While the on-court fit may be tenuous, there are potential positives in terms of team chemistry and general availability. Whispers have circulated that Paul and Harden are not on the best terms at this stage and, while it is impossible to tell (at least for now) how much of this deal was motivated by a desire to move Paul out of the locker room, it could be a real factor. In addition, Paul’s injury issues, particularly with his hamstrings, in the recent past are genuinely worrisome and the Rockets aren’t necessarily in a position to succeed at the highest levels if the team’s second-best player is unavailable to take the floor.

Westbrook and Harden, by all accounts, remain very good friends despite their respective fan bases having pit them against each other in MVP arguments in recent years. On the court, they still have that connection from their time in OKC and have some experience in the All-Star setting, but as noted previously, they are different players than they were when they shared a backcourt with the Thunder.

Morey, more so than any general manager in the league today, likes to place faith in raw talent and Westbrook, as evidenced by his recent MVP and video-game counting stats, has plenty of it. However, it would be tough to say that a projected pairing of Westbrook and Harden makes coherent sense in a world that isn’t a pure “your turn, my turn” situation for the Rockets offensively.

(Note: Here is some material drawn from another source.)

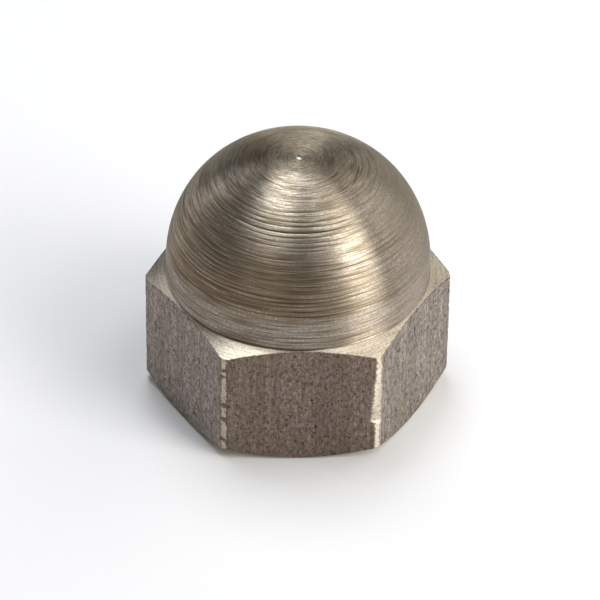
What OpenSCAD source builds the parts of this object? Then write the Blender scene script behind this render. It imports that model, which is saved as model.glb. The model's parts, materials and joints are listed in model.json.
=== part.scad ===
// High domed cap nut, turned in one piece from hexagon bar.
// It stands on its bearing face: the origin is the centre of that face, +Z runs up the thread
// axis towards the dome, and one pair of flats is square to Y. All sizes are in millimetres.

/* [Hexagon] */
// Width across the flats of the bar
across_flats = 13; // [11:0.1:16]
// Height of the hexagon, from the bearing face to the foot of the collar
hex_h = 6.55; // [5.4:0.05:9]
// Depth skimmed off each corner of the bar, which leaves a narrow land there
corner_skim = 0.1; // [0.05:0.05:0.3]
// Slope of the upper corner chamfer, from the horizontal
top_chamfer_angle = 25; // [15:1:32]
// Slope of the lower corner chamfer, from the horizontal
base_chamfer_angle = 30; // [15:1:35]
// Step from the flats in to the edge of the bearing ring
bearing_step = 0.15; // [0.05:0.05:0.5]

/* [Dome] */
// Step from the flats in to the turned collar
collar_step = 0.1; // [0.05:0.05:0.5]
// Height of the straight collar under the dome
collar_h = 0.75; // [0.3:0.05:3]
// Latitude on the dome at which the tighter crown arc takes over
crown_start = 35; // [25:1:60]
// How much smaller the radius of the crown arc is than that of the dome
crown_tighten = 1; // [0.3:0.1:2]
// Depth faced off the tip of the crown, which leaves a small round flat
tip_facing = 0.03; // [0.01:0.01:0.1]

/* [Thread] */
// Nominal diameter of the metric thread
thread_d = 8; // [6:0.1:9.6]
// Pitch of the thread
thread_pitch = 1.25; // [0.75:0.25:1.5]
// Width of the countersunk mouth beyond the nominal diameter
mouth_clearance = 0.6; // [0.2:0.1:1]
// Included angle of the countersink
mouth_angle = 120; // [90:5:120]
// Diameter of the relief groove beyond the nominal diameter
relief_clearance = 0.3; // [0.1:0.1:1]
// Height of the relief groove where the tap runs out
relief_h = 2.2; // [1.8:0.1:3]
// Slope of the shoulders of the relief groove, from the thread axis
relief_shoulder_angle = 45; // [45:5:60]
// Straight drilled wall left above the relief groove
drill_run = 0.3; // [0.1:0.1:1]
// Included angle of the drill point
drill_angle = 118; // [90:1:140]
// Metal left between the tip of the drill point and the crown
crown_wall = 1.6; // [0.8:0.1:3]

/* [Hidden] */
$fn = 96;

// Length by which a cutting shape passes through the face that it opens
cut_past = 1;
// An ISO metric internal thread is this share of its pitch smaller across its crests
thread_depth_share = 1.0825;

// Hexagon
corner_r = across_flats / 2 / cos(30);
land_r = corner_r - corner_skim;
bearing_r = across_flats / 2 - bearing_step;
base_chamfer_h = (land_r - bearing_r) * tan(base_chamfer_angle);

// Dome: a long arc from the collar, then a tighter crown arc that meets it smoothly
dome_r = across_flats / 2 - collar_step;
dome_z = hex_h + collar_h;
crown_r = dome_r - crown_tighten;
crown_x = crown_tighten * cos(crown_start);
crown_z = crown_tighten * sin(crown_start);
dome_h = crown_z + crown_r - tip_facing;
overall_h = dome_z + dome_h;
top_chamfer_h = (land_r - dome_r) * tan(top_chamfer_angle);

// Bore, from the tip of the drill point down to the mouth
core_r = (thread_d - thread_depth_share * thread_pitch) / 2;
tip_z = overall_h - crown_wall;
drill_z = tip_z - core_r / tan(drill_angle / 2);
relief_r = (thread_d + relief_clearance) / 2;
relief_shoulder_h = (relief_r - core_r) / tan(relief_shoulder_angle);
relief_top_z = drill_z - drill_run;
relief_low_z = relief_top_z - relief_h;
mouth_r = (thread_d + mouth_clearance) / 2;
mouth_depth = (mouth_r - core_r) / tan(mouth_angle / 2);

// The hexagon bar, with vertices on X so that one pair of flats is square to Y
module hex_bar() {
    cylinder(h = hex_h, r = corner_r, $fn = 6);
}

// What the lathe leaves of the corners: two chamfer cones and the land between them
module corner_turning() {
    rotate_extrude()
        polygon([
            [0, 0],
            [bearing_r, 0],
            [land_r, base_chamfer_h],
            [land_r, hex_h - top_chamfer_h],
            [dome_r, hex_h],
            [0, hex_h]
        ]);
}

// The wedge under the line at crown_start, drawn from the centre of the dome
module below_crown_line() {
    reach = 2 * dome_r;
    polygon([
        [0, 0],
        [reach * cos(crown_start), reach * sin(crown_start)],
        [reach * cos(crown_start), 0]
    ]);
}

// Half section of the dome, with the dome's centre at the origin
module dome_section() {
    intersection() {
        circle(r = dome_r);
        below_crown_line();
    }
    difference() {
        intersection() {
            union() {
                translate([crown_x, crown_z]) circle(r = crown_r);
                square([crown_x, 2 * dome_r]);
            }
            square([2 * dome_r, dome_h]);
        }
        below_crown_line();
    }
}

module domed_cap() {
    translate([0, 0, hex_h]) cylinder(h = collar_h, r = dome_r);
    translate([0, 0, dome_z]) rotate_extrude() dome_section();
}

// Half section of the blind tapped hole, drawn at the crests of its thread: countersunk
// mouth, threaded wall, relief groove, drilled wall and drill point
module bore_section() {
    polygon([
        [0, -cut_past],
        [mouth_r + cut_past * tan(mouth_angle / 2), -cut_past],
        [core_r, mouth_depth],
        [core_r, relief_low_z],
        [relief_r, relief_low_z + relief_shoulder_h],
        [relief_r, relief_top_z - relief_shoulder_h],
        [core_r, relief_top_z],
        [core_r, drill_z],
        [0, tip_z]
    ]);
}

module cap_nut() {
    color("#9c948a")
        difference() {
            union() {
                intersection() {
                    hex_bar();
                    corner_turning();
                }
                domed_cap();
            }
            rotate_extrude() bore_section();
        }
}

cap_nut();
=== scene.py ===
"""Looks of the cap nut: one turned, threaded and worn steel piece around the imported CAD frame.

The nut's mesh is one closed skin, built from rings of vertices that share the same columns round
the axis. The rings run from the tip of the drill point down the bore, out over the bearing face,
up the hexagon and over the dome. Lengths are in millimetres until the mesh is made. Angles are in
radians from +X, where one corner of the hexagon lies, and latitudes on the dome are in degrees. The
stage, the lamps and the camera are in metres and degrees: azimuth 0 is the front, and 90 the right.
"""
import json
import math

import bpy
import numpy as np
from mathutils import Matrix, Vector


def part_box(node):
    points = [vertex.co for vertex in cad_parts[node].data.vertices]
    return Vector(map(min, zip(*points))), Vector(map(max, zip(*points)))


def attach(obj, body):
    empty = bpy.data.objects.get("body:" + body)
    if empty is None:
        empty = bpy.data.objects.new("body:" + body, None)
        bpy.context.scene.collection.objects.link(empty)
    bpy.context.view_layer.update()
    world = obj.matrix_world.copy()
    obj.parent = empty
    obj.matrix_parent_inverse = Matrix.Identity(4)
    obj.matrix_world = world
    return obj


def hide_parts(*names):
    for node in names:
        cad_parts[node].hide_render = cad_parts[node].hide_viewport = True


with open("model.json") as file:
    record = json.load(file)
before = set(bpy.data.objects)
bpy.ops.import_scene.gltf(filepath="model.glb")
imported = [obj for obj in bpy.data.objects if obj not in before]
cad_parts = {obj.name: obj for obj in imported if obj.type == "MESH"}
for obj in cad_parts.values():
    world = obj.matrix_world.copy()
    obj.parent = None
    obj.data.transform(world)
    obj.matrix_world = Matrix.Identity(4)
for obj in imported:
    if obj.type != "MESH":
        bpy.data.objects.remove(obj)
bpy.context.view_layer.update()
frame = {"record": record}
MM = 0.001
rng = np.random.default_rng(8)

# ------------------------------------------------------------------ sizes that the frame gives
LOW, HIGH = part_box("cap_nut")
MOUNTS = {m["name"]: m for m in frame["record"]["mounts"]}
FLAT_R = (HIGH.y - LOW.y) / 2 / MM
LAND_R = (HIGH.x - LOW.x) / 2 / MM
TOP_Z = HIGH.z / MM
CORE_R = MOUNTS["thread"]["dims"]["r_mm"]

# ------------------------------------------------------------------ sizes that it doesn't state
HEX_H = 6.55
TOP_SLOPE = math.radians(25)
BASE_SLOPE = math.radians(30)
BEARING_INSET = 0.15
DOME_INSET = 0.1
COLLAR_H = 0.75
CROWN_START = math.radians(35)
CROWN_TIGHTEN = 1.0
THREAD_R = 4.0
PITCH = 1.25
MOUTH_FLARE = 0.3
MOUTH_SLOPE = math.radians(60)
RELIEF_DEPTH = 0.15
RELIEF_H = 2.2
CROWN_WALL = 1.6
DRILL_RUN = 0.3
DRILL_HALF = math.radians(59)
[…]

Time will tell as to how Houston will deploy a loaded roster that still includes Eric Gordon, Clint Capela and P.J. Tucker. For now, though, the Rockets elected to press the button on a full-blown reshuffling, all while kicking the salary cap down the road and inflicting more pain for owner Tilman Fertitta in the future. At the very least, it will be interesting to monitor, both for the potential upside of a two-superstar backcourt and for the real downside if things don’t go according to plan.